Como diz o escritor Sara- mago: “Tudo no mundo está
dando respostas, o que demora é o tempo das perguntas?” Questionar a prática da
cultura literária no ambiente escolar ajuda a compreender por que o ato de
abrir um simples livro de contos de fada, folheá-lo e interpretá-lo, para
muitos, parece ser algo distante ou trágico. Ao falar de livros infantis, a
seleção dos melhores e mais apropriados conteúdos não caminha sem a discussão
da forma como essas histórias tocam o imaginário e o repertório diferenciado de
saberes dos alunos.
A exploração de novos sentidos no conteúdo lido pela
criança, a capacidade de alargar seu olhar para a relação da obra no tempo e
lugar, a ligação dela ao fio do encantamento de uma história para toda a vida,
dependem da condução de vários fatores. Um deles é preparar educadores e
bibliotecários para o desafio da mediação de leitura. A Biblioteca Pública de
Alagoas e de outros estados, apoiadas pelo Programa Nacional de Incentivo à
Leitura (Proler), já vem realizando seminários e cursos nessa direção. O Sesc e
grupos como a Trupe Gogó da Ema, Carochinhas e Trupe Navegantes, preocupam-se
em difundir técnicas de contar histórias.

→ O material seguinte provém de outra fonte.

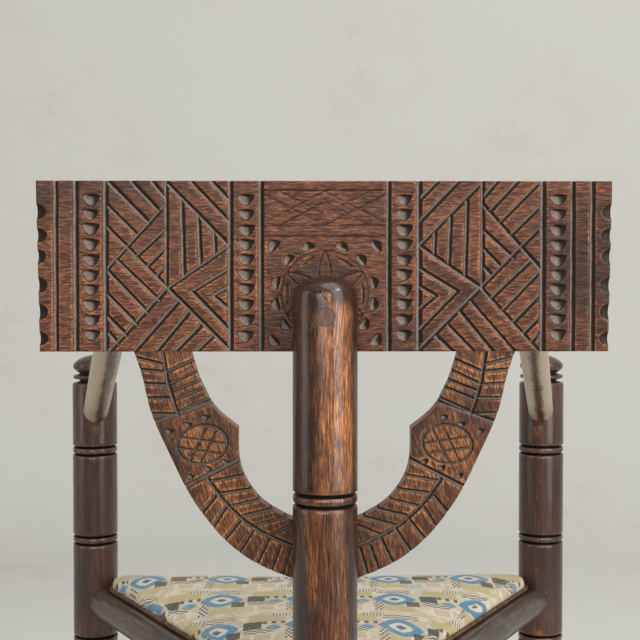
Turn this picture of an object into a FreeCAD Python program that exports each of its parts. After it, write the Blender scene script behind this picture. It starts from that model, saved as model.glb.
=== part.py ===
import FreeCAD, Part
import math
import os
import re
import Sketcher

# A three-legged corner chair of turned and carved oak: one post behind the sitter, two in front.
# X runs across the chair, +Y to its back and +Z up. The origin is on the floor, at the middle of
# the chair's box, and +X is the sitter's left. All sizes are in millimetres.

Vector = FreeCAD.Vector
UP = Vector(0, 0, 1)

document = FreeCAD.newDocument("corner_chair")

# Driving sizes
sizes = document.addObject("Spreadsheet::Sheet", "Sizes")
DRIVING_SIZES = (
    ("post_dia", 52, "diameter of the three posts"),
    ("front_spacing", 530, "between the axes of the front posts"),
    ("side_depth", 459, "from the front posts' axes back to the rear post's axis"),
    ("foot_bevel", 3, "bevel round the foot of each post"),
    ("front_height", 686, "top of the button on a front post"),
    ("button_height", 25, "height of that button"),
    ("button_shrink", 0.5, "how far the button and the thin ring stay inside the post's face"),
    ("button_neck_dia", 34, "neck under the button and under the thin ring"),
    ("thin_ring", 5, "height of the thin ring under the button"),
    ("neck_height", 2.5, "each neck beside the thin ring"),
    ("rear_height", 773, "top of the rear post's dome"),
    ("dome_height", 17, "height of that dome"),
    ("button_crown", 13.5, "height of the button's round top"),
    ("button_flare", 6.5, "height over which the button widens from its neck"),
    ("ring_band", 12.5, "height of a turned ring with its two V cuts"),
    ("ring_bead", 5.5, "height of the ring between the cuts"),
    ("ring_cut", 4, "depth of the V cuts"),
    ("ring_low", 232, "height of the ring above the stretchers"),
    ("ring_mid", 350, "height of the ring under the seat rails"),
    ("ring_arm_low", 469, "front posts: ring above the seat"),
    ("ring_arm_high", 574, "front posts: ring under the arm"),
    ("ring_rear_high", 597, "rear post: ring behind the yoke"),
    ("rail_height", 395, "axis of the seat rails above the floor"),
    ("rail_dia", 32, "diameter of the seat rails"),
    ("rail_tenon_dia", 18, "tenon of a seat rail"),
    ("stretcher_height", 148, "axis of the stretchers above the floor"),
    ("stretcher_dia", 26, "diameter of the stretchers"),
    ("stretcher_tenon_dia", 15, "tenon of a stretcher"),
    ("tenon_heart", 4, "from a post's axis to the tip of a rail's or stretcher's tenon"),
    ("mitre_gap", 0.3, "between two tenons that meet in a post"),
    ("joint_gap", 0.1, "clearance round every glued joint"),
    ("bore_extra", 1, "depth of a socket past the tip of its tenon"),
    ("tenon_root", 10, "how far a tenon's round runs back into its own piece"),
    ("arm_front_height", 614, "arm's axis where it crosses the post's axis"),
    ("arm_dia", 28.5, "diameter of the arms"),
    ("arm_tenon_dia", 18, "arm's tenon in the front post"),
    ("arm_tenon_past", 14, "that tenon's length past the post's axis"),
    ("arm_pin_dia", 14, "arm's tenon in the crest"),
    ("arm_pin_depth", 13, "depth of that tenon in the crest"),
    ("arm_rear_reach", 165, "from the middle of the crest out to the arm"),
    ("arm_rear_rise", 67, "from the crest's bottom edge up to the arm"),
    ("peg_dia", 10, "peg that locks the arm's tenon"),
    ("peg_length", 38, "length of that peg"),
    ("peg_height", 600, "height of that peg"),
    ("crest_bottom", 713, "bottom edge of the crest"),
    ("crest_height", 137.5, "height of the crest"),
    ("crest_top_half", 232, "half of the crest's length, at its top edge"),
    ("crest_end_lean", 2.5, "how far each end leans in towards the bottom edge"),
    ("crest_thick", 22, "thickness of the crest"),
    ("housing_depth", 12, "from the rear post's axis to the back of the crest"),
    ("yoke_recess", 1, "how far the yoke's back lies in front of the crest's back"),
    ("yoke_thick", 20, "thickness of the yoke"),
    ("yoke_top_out", 153, "outer edge of the yoke's limb at the crest"),
    ("yoke_top_in", 106.5, "inner edge of the yoke's limb at the crest"),
    ("yoke_hip_out", 110, "outer edge of the yoke at its hip"),
    ("yoke_hip_drop", 115, "from the crest down to that hip"),
    ("yoke_depth", 190, "from the crest down to the yoke's lowest edge"),
    ("yoke_boss_in", 68.5, "inner edge of the round boss on each limb"),
    ("yoke_boss_top", 62, "from the crest down to the boss"),
    ("yoke_boss_long", 28.5, "length of the boss's straight inner edge"),
    ("yoke_band", 47, "height of the yoke where it crosses the rear post"),
    ("dowel_dia", 8, "dowels between the yoke and the crest"),
    ("dowel_length", 36, "length of those dowels"),
    ("dowel_offset", 10, "from the middle of a limb to each of its dowels"),
    ("yoke_peg_dia", 10, "peg that holds the yoke in the rear post"),
    ("yoke_peg_length", 36, "length of that peg"),
    ("plug_rise", 29, "from the crest's bottom edge up to its screw"),
    ("plug_dia", 15, "wooden plug over the crest's screw"),
    ("plug_length", 8, "length of that plug"),
    ("screw_head_dia", 9, "head of the crest's screw"),
    ("screw_head_long", 3.5, "height of that head"),
    ("screw_dia", 4.5, "shank of the crest's screw"),
    ("screw_bite", 15, "how deep that screw goes into the crest"),
    ("field_centre", 126.5, "from the crest's middle to the middle of a carved field"),
    ("field_half", 49.8, "half the width of a carved field"),
    ("moon_lane", 24.4, "width of the lanes of half-moons beside a field"),
    ("end_margin", 15, "from the outer lane to the last upright groove"),
    ("groove_wide", 3.8, "width of a carved V groove"),
    ("groove_deep", 2, "depth of a carved V groove"),
    ("border_wide", 4.8, "width of the upright border grooves"),
    ("border_deep", 2.6, "depth of the upright border grooves"),
    ("moon_half", 7, "half the width of a half-moon cut"),
    ("moon_tall", 9.6, "height of a half-moon cut"),
    ("moon_deep", 3.2, "depth of a half-moon cut"),
    ("moon_pitch", 12, "from one half-moon to the next"),
    ("moon_first", 17.5, "from the crest's bottom edge up to the first half-moon's flat edge"),
    ("moon_last", 126.5, "from the crest's bottom edge up to the last half-moon's flat edge"),
    ("nick_pitch", 20.5, "from one nick on the crest's ends to the next"),
    ("nick_radius", 11, "radius of the gouge that cut those nicks"),
    ("nick_deep", 2.6, "how far a nick eats into the corner"),
    ("seat_inset", 6, "from a seat rail's axis in to the outside of the seat's cloth"),
    ("seat_lift", 20, "from the rails' axes up to the top of the seat board"),
    ("seat_board_thick", 12, "thickness of the seat board"),
    ("seat_corner_gap", 6.5, "from a post to the clipped corner of the seat"),
    ("seat_corner_round", 8, "rounding at the ends of a clipped corner"),
    ("cover_thick", 1.2, "thickness of the seat's cloth"),
    ("cover_lap", 3.3, "how far the cloth laps down over the board's edge"),
    ("cushion_crown", 17, "from the board up to the middle of the cushion"),
    ("cushion_edge", 9, "from the board up to the cushion's shoulder"),
    ("cushion_shoulder", 5, "how far in that shoulder lies"),
    ("cushion_draw", 2.5, "how far a long side is drawn in at its middle"),
    ("cushion_parts", 4, "straight runs in each drawn-in side, and points on each rounded corner"),
    ("gimp_dia", 4.4, "cord along the lower edge of the cloth"),
    ("seat_screw_dia", 4, "shank of the seat's screws"),
    ("seat_screw_head", 8, "head of the seat's screws"),
    ("seat_screw_inset", 11.5, "from a rail's axis in to its screw"),
    ("seat_screw_bite", 9, "how deep a screw goes into the seat board"),
    ("seat_screw_sink", 2, "how far the screw's head is sunk in the rail"),
)
for row, (alias, amount, note) in enumerate(DRIVING_SIZES, 1):
    sizes.set(f"A{row}", note)
    sizes.set(f"B{row}", str(amount))
    sizes.setAlias(f"B{row}", alias)
document.recompute()
ALIASES = re.compile(r"\b(" + "|".join(alias for alias, _, _ in DRIVING_SIZES) + r")\b")


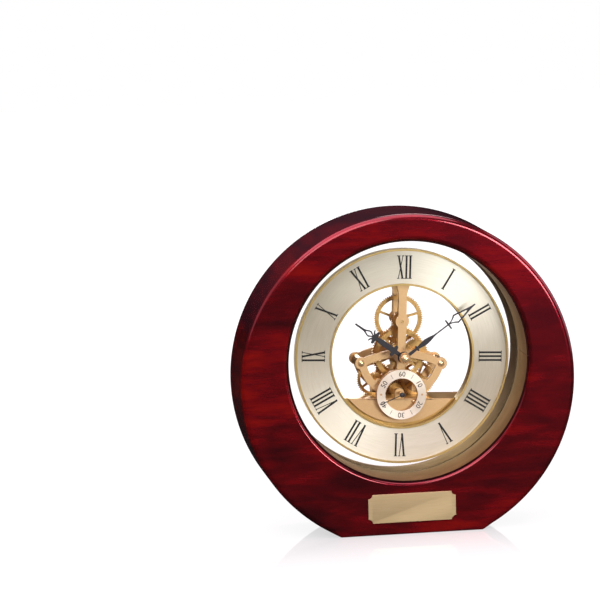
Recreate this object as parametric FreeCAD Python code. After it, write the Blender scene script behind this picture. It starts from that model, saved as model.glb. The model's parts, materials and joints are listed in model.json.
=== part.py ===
import FreeCAD, Part
import math
import os

# Mantel clock with a skeleton movement in a round wooden block, cut flat below.
# Millimetres. The origin is the centre of the base, +Z is up and the front faces -Y.
# Movement places are (x, z) from the dial centre; depths run along +Y from the front.

# Case, built outwards from the movement
wood_above_bore = 14.4
dial_rise = 12.0
base_cut_depth = 9.0
dial_setback = 20.7
rear_margin = 1.0
outer_rounding = 3.0
base_edge_rounding = 1.0
bore_rounding = 1.6
fit_gap = 0.05
overrun = 5.0

# Felt pad under the base
pad_thickness = 1.0
pad_margin = 4.0
pad_corner = 5.0

# Metal plate on the front
plaque_width = 50.0
plaque_height = 16.4
plaque_thickness = 0.6
plaque_notch = 2.4
plaque_rise_share = 0.52

# Bore lining and clear window
liner_wall = 0.8
liner_setback = 1.0
liner_seam = 0.25
window_thickness = 4.0
window_rebate = 0.4
window_ring_width = 6.55

# Movement insert
insert_turn = 2.8
opening_radius = 40.3
rim_width = 1.1
rim_stand = 1.0
rim_overhang = 3.4
shell_depth = 5.0
dial_thickness = 1.0
inner_rim_width = 1.1
inner_rim_stand = 0.5
inner_wall_depth = 5.0
box_to_barrel = 5.5
shell_web = 1.2
shell_wall = 1.2
rear_ring_inset = 1.9
rear_ring_thickness = 1.5
rear_ring_lip = 1.0
ring_post_radius = 2.4
ring_screw_angles = (45.0, 135.0, 200.0, 340.0)
screw_head_radius = 1.7
screw_head_height = 0.9
screw_shank_radius = 0.8
screw_slot_width = 0.4
screw_slot_depth = 0.35
screw_shank_length = 3.2

# Hour numerals on the dial
print_thickness = 0.12
numeral_height_share = 0.706
thick_stroke_share = 0.080
thin_stroke_share = 0.032
serif_reach_share = 0.034
letter_i_share = 0.167
letter_v_share = 0.350
letter_x_share = 0.335
hour_numerals = ("XII", "I", "II", "III", "IIII", "V", "VI", "VII", "VIII", "IX", "X", "XI")

# Plates of the movement
plate_thickness = 1.7
top_boss = 19.4
top_boss_radius = 3.9
hub_boss_radius = 4.6
side_boss_x = 22.9
side_boss_drop = 4.5
side_boss_radius = 3.5
arm_arc_radius = 49.0
arm_width = 4.4
leg_outer_radius = 24.9
leg_inner_radius = 20.5
top_arm_width = 4.7
top_arm_flare_width = 7.6
top_arm_flare_length = 5.3
top_pillar_inset = 3.7
top_arm_end_length = 3.2
neck_width = 5.0
foot_ring_radius = 14.0
foot_ring_inner_radius = 9.7
pivot_boss_radius = 2.4
bush_radius = 1.5
bush_stand = 0.3
pillar_radius = 2.7
pillar_groove = 0.4
plate_screw_radius = 2.0

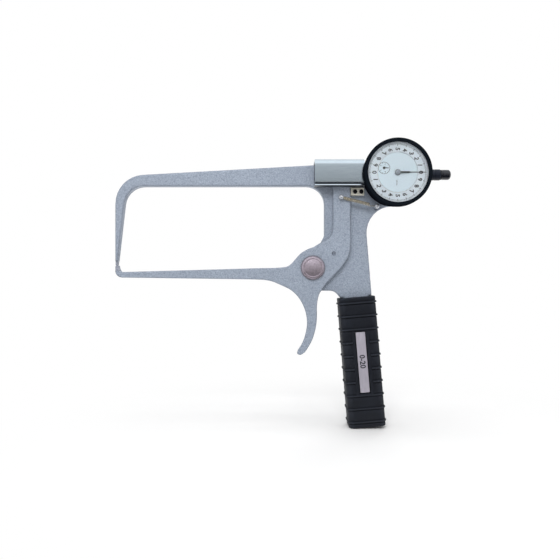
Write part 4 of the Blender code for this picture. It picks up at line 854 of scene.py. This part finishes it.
def make_grip(finishes):
    """The ribbed rubber grip, with a smooth raised panel and a pocket for its plate."""
    half_length, half_width, half_depth, corner, end_round = 53.15, 15.05, 12.0, 4.4, 0.7
    panel, panel_end, panel_rise = 7.0, 26.0, 0.35
    pocket, pocket_end, pocket_depth = 4.65, 25.5, 1.05
    ribs = np.linspace(-48.6, 48.6, 10)
    rib_shape = (
        (-1.6, 0.0), (-1.0, -0.15), (-0.7, 0.55), (-0.3, 0.8), (0.3, 0.8), (0.7, 0.55),
        (0.95, -0.4), (1.3, -0.4), (1.7, 0.0),
    )
    stations = [float(rib) + step for rib in ribs for step, _ in rib_shape]
    stations += [side * (half_length - step) for side in (-1, 1) for step in (0.0, 0.25, 0.7, 1.4)]
    stations += [side * (pocket_end + step) for side in (-1, 1) for step in (-0.4, -0.06, 0.06)]
    stations = sorted(set(round(station, 4) for station in stations))

    front = [
        10.0, 8.6, panel + 0.5, panel + 0.14, panel - 0.14, panel - 0.5, pocket + 0.4,
        pocket + 0.06, pocket - 0.06, pocket - 0.5, 2.0,
    ]
    front_columns = [-x for x in front] + [0.0] + front[::-1]
    outline = [(x, half_depth, 0.0, 1.0, True) for x in front_columns]
    for side_x, side_y, start in ((1, 1, 90), (1, -1, 0), (-1, -1, -90), (-1, 1, -180)):
        middle = (side_x * (half_width - corner), side_y * (half_depth - corner))
        for angle in np.linspace(math.radians(start), math.radians(start - 90), 7):
            ahead, beside = math.sin(angle), math.cos(angle)
            outline.append((middle[0] + corner * beside, middle[1] + corner * ahead, beside, ahead, False))

    def swell(across, along, on_front):
        nearest = min(ribs, key=lambda place: abs(along - place))
        rib = float(np.interp(along - nearest, *zip(*rib_shape)))
        end = half_length - abs(along)
        if end < end_round:
            return -0.5 * (1.0 - end / end_round) ** 2
        if not on_front or abs(along) > panel_end or abs(across) > panel:
            return rib
        if abs(across) < pocket and abs(along) < pocket_end:
            return -pocket_depth
        return max(panel_rise, rib if abs(along) > panel_end - 0.01 else 0.0)

    verts = []
    for along in stations:
        for across, forward, out_x, out_y, on_front in outline:
            rise = swell(across, along, on_front)
            verts.append(on_grip(across + out_x * rise, along, forward + out_y * rise))
    count, faces = len(outline), []
    for row in range(len(stations) - 1):
        for column in range(count):
            after = (column + 1) % count
            faces.append((
                row * count + column, row * count + after, (row + 1) * count + after,
                (row + 1) * count + column,
            ))
    faces.append(tuple(range(count)))
    faces.append(tuple(range((len(stations) - 1) * count, len(stations) * count)))
    piece(mesh_object("ribbed_grip", verts, faces), "frame_body", finishes["rubber"], "rubber", "grip")


def make_label(finishes):
    """The grip's plate, with plain numbers read from the top down."""
    lo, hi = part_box("label_plate")
    middle = (lo + hi) / 2
    x = middle.x / MM - PIVOT_TO_ORIGIN[0]
    z = middle.z / MM - PIVOT_TO_ORIGIN[1]
    down, right = grip_directions()

    def on_plate(across, along, forward):
        spot = Vector((x, z)) + right * across + down * along
        return at(spot.x, spot.y, forward)

    half_width, half_length, corner = 3.8, 24.65, 0.5
    outline = []
    for side, end, start in ((1, 1, 0), (-1, 1, 90), (-1, -1, 180), (1, -1, 270)):
        centre = (side * (half_width - corner), end * (half_length - corner))
        outline += arc_points(centre, corner, start, start + 90, 4)
    plate = prism("label_strip", outline, -hi.y / MM, -lo.y / MM, on_plate)
    soften(plate, 0.12)
    piece(plate, "frame_body", finishes["label"], "label_aluminium", "label_plate")
    spot = Vector((x, z)) - down * 0.6
    up = math.atan2(math.sin(GRIP_LEAN), math.cos(GRIP_LEAN))
    words = text_faces("0-20", 4.4, spot, up, -lo.y / MM, 0.035, thickness=0.04)
    piece(gathered("range_numbers", [words]), "frame_body", finishes["ink"], "pointer_black")


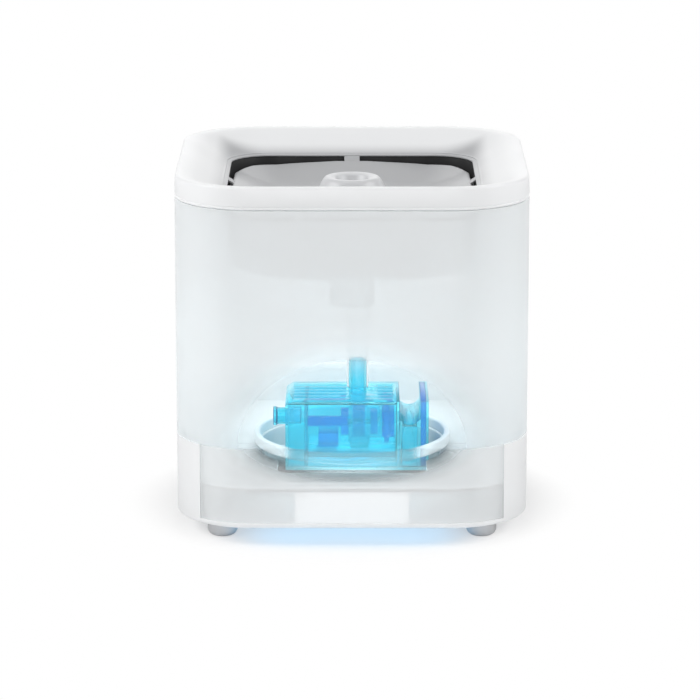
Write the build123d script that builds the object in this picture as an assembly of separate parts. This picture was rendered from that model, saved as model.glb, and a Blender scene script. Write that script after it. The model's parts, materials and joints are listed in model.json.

Mas chama a atenção o fato de poucas universidades e
faculdades apostarem na literatura infantil e juvenil como disciplina de curso.
Afinal, sem os recursos da formação, como os educadores saberão empregar
métodos cativantes para a conquista de novos leitores? E de modo mais absurdo,
como justificar o fechamento de bibliotecas escolares para darem lugar a
laboratórios de ciência, sala de aula e outros fins, como aconteceu, no ano
passado, com a Biblioteca do Centro Educacional de Pesquisas Aplicadas (Cepa)?
Daí a urgência de marcos regulatórios, como a
criação de planos nacionais e leis estaduais de incentivo ao livro e à leitura,
como o fez os estados da Paraíba, Pernambuco e Ceará. Dessa forma, escritores,
leitores, editores, distribuidores, livreiros, educadores e agentes literários,
terão mais força para cobrar dos governantes investimentos permanentes na área.
A lei impede o fechamento de bibliotecas e motiva novas inaugurações; incentiva
a formulação de projetos de leitura; e impulsiona a revisão de algumas
metodologias ultrapassadas no cotidiano da escola pública e privada que, longe
de contribuírem para a formação de novos leitores, criam um fosso entre as
crianças e os livros.
Enquanto as mudanças caminham, a pesquisa Retratos
da Leitura no Brasil, do Instituto Pró-Livro, prestes a alcançar sua terceira
edição ainda este mês, vem apontando alguns dados positivos nos últimos anos.
Primeiro, é o fato de a leitura ser entendida como algo prazeroso para a faixa
etária de crianças até seis anos de idade. Segundo é a influência das mães no
gosto dos filhos pelos livros; às vezes, utilizando somente a oralidade como
via, considerando que muitas delas nem concluíram os estudos. Ler ou contar de
memória histórias dentro de casa, bem como investir em projetos sistemáticos de
leitura na sala de aula, são passos decisivos para o ingresso da criança numa
espécie de cidadania literária.
Essa cidadania nada mais é do que o seu direito de
ter acesso a livros, de ficção, sobretudo, em diferentes gêneros e suportes, do
papel ao meio digital; de poder curtir momentos prazerosos de descoberta das
histórias, sem se submeter a métodos tradicionais que insistem em associar
literatura com exercícios de gramática ou a questionários limitadores,
verdadeiros “purgantes” e “pílulas” que nem mesmo Jeca Tatu ou Emília,
personagens famosos de Lobato, teriam coragem de provar.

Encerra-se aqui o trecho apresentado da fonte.